■ Task to carry out
Your task is to quote the listing below exactly, beginning with its first line and ending on the line bearing "to the tip.".

***** Dataset excerpt

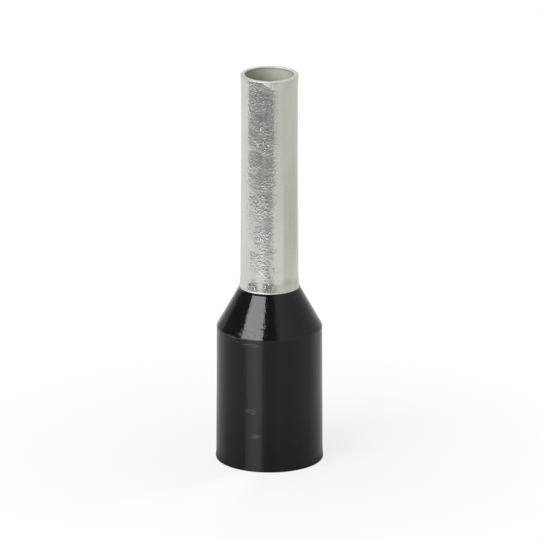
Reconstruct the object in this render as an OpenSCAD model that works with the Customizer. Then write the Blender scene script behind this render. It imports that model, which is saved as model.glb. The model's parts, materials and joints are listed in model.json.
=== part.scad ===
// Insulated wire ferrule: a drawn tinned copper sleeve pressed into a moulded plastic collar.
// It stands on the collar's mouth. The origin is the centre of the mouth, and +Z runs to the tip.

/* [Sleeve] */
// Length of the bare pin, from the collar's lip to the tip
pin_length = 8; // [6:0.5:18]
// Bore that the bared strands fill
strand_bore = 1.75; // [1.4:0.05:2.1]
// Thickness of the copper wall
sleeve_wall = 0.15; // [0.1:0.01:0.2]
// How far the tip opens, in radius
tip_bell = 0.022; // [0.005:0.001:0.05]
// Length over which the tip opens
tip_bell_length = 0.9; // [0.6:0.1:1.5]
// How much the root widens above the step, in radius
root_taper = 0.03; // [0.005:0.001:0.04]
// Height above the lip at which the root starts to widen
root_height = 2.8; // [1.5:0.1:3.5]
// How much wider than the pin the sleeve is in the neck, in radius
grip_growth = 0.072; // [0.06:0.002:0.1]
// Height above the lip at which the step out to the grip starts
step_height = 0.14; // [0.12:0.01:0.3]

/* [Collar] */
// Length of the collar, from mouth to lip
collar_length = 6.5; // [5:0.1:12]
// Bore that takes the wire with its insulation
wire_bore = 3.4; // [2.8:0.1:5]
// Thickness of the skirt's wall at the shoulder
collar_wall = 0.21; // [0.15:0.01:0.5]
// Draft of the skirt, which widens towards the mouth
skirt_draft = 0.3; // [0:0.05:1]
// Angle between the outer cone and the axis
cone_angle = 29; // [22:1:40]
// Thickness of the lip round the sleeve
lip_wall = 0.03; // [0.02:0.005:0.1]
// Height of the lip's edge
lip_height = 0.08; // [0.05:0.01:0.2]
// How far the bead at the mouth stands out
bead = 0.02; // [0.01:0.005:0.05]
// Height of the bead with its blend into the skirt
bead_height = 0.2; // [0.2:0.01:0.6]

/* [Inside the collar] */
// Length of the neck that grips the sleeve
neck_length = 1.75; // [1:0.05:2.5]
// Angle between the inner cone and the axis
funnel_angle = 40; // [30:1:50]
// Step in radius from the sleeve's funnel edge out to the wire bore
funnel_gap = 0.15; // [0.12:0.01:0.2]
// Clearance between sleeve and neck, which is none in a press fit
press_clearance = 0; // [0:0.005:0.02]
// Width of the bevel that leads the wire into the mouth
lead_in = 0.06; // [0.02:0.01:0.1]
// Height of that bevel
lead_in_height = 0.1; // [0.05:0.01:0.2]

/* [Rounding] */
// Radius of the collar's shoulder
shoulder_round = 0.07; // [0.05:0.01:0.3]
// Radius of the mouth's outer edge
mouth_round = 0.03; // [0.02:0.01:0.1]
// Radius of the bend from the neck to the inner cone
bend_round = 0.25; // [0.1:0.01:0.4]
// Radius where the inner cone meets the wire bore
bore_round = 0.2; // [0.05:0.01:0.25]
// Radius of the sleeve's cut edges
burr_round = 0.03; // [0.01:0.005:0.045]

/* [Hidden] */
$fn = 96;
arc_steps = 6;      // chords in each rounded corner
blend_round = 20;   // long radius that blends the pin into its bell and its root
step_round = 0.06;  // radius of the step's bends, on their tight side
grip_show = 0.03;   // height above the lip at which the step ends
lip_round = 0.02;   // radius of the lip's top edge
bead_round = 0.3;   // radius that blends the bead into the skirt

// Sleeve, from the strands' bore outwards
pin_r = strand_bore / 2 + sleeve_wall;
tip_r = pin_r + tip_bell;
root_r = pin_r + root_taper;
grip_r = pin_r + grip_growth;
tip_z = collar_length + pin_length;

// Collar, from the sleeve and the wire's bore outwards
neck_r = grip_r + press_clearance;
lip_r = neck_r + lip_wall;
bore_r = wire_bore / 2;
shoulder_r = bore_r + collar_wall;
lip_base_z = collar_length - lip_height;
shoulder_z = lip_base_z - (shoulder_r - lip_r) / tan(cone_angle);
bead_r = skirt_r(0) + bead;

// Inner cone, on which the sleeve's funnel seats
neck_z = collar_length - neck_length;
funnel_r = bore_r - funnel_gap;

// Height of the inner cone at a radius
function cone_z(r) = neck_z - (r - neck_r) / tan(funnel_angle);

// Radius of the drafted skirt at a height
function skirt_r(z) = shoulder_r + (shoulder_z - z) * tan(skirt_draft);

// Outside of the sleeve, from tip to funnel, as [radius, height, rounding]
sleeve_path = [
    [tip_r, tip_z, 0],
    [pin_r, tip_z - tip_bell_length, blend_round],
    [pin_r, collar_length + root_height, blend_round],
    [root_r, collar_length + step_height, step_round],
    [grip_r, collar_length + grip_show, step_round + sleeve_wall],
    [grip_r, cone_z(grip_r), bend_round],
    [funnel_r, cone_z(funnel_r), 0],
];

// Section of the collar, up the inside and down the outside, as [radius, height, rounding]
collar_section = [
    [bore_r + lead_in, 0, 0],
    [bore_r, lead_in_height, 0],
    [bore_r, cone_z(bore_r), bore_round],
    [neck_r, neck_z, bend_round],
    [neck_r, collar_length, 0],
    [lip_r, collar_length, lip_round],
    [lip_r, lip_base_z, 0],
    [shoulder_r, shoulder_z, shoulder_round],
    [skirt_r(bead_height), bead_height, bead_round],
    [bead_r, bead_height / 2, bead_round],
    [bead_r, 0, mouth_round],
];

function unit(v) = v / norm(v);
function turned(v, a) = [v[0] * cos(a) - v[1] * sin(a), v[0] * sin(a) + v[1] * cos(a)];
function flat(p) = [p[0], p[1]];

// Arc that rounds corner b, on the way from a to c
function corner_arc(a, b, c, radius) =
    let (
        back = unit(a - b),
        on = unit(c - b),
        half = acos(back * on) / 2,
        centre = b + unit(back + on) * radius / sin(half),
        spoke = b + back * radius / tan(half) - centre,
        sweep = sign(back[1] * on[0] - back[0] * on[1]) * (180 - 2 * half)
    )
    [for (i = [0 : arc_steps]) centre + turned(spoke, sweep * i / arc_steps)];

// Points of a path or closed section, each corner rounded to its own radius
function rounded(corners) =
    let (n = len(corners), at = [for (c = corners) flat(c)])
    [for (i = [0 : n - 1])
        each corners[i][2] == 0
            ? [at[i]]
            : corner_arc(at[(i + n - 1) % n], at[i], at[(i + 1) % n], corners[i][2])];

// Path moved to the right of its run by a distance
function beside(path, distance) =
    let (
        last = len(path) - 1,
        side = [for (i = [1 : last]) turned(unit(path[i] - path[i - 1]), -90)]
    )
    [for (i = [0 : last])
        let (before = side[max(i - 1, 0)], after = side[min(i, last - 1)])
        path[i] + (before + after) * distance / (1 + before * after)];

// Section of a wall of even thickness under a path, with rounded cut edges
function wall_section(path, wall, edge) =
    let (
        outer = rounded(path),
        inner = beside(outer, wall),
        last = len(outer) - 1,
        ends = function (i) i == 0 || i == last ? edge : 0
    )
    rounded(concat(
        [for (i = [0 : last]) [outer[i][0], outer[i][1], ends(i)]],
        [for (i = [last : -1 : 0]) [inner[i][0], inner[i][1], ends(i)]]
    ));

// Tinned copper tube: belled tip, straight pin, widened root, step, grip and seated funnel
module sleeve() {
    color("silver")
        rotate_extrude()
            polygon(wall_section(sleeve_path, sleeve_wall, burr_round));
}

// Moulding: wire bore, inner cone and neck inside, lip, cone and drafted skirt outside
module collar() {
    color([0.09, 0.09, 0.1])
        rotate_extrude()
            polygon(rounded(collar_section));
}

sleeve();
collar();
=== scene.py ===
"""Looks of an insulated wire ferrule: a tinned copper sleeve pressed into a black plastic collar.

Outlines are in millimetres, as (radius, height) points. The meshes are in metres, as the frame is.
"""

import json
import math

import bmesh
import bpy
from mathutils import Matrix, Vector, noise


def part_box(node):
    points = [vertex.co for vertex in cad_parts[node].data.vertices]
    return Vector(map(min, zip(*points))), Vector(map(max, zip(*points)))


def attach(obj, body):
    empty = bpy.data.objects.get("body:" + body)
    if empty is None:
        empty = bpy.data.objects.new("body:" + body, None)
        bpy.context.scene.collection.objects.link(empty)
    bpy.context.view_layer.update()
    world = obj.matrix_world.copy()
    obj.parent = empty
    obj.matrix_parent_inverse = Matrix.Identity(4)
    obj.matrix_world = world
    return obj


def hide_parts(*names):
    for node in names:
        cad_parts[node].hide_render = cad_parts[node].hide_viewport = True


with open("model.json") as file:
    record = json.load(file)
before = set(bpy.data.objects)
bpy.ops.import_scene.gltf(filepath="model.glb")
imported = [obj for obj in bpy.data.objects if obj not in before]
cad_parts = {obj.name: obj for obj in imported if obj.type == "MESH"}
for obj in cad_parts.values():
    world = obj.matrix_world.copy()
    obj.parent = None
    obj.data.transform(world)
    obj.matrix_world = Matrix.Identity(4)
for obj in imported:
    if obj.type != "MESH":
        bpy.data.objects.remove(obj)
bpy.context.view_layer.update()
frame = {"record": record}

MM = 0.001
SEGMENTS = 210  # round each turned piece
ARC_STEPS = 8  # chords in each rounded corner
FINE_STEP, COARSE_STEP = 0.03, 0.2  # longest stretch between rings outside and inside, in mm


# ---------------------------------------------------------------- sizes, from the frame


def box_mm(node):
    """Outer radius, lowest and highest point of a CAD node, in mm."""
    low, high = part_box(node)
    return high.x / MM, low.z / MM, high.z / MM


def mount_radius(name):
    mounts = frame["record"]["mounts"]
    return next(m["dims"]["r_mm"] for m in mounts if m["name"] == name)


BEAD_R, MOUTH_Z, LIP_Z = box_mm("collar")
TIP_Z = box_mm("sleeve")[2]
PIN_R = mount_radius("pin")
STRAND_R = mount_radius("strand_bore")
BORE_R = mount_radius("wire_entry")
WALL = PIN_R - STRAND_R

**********

■ Exercise solution
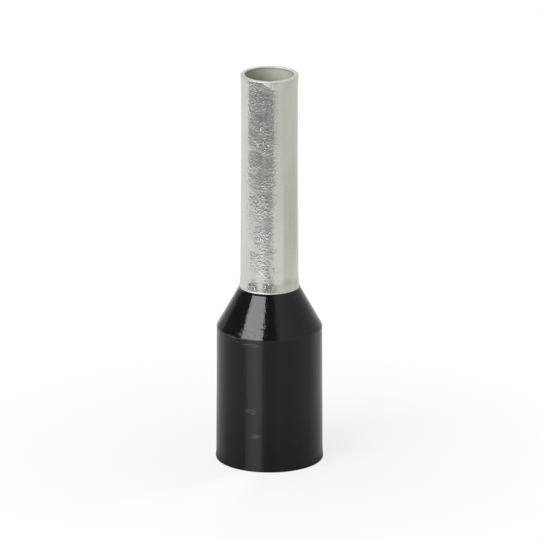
Reconstruct the object in this render as an OpenSCAD model that works with the Customizer. Then write the Blender scene script behind this render. It imports that model, which is saved as model.glb. The model's parts, materials and joints are listed in model.json.
=== part.scad ===
// Insulated wire ferrule: a drawn tinned copper sleeve pressed into a moulded plastic collar.
// It stands on the collar's mouth. The origin is the centre of the mouth, and +Z runs to the tip.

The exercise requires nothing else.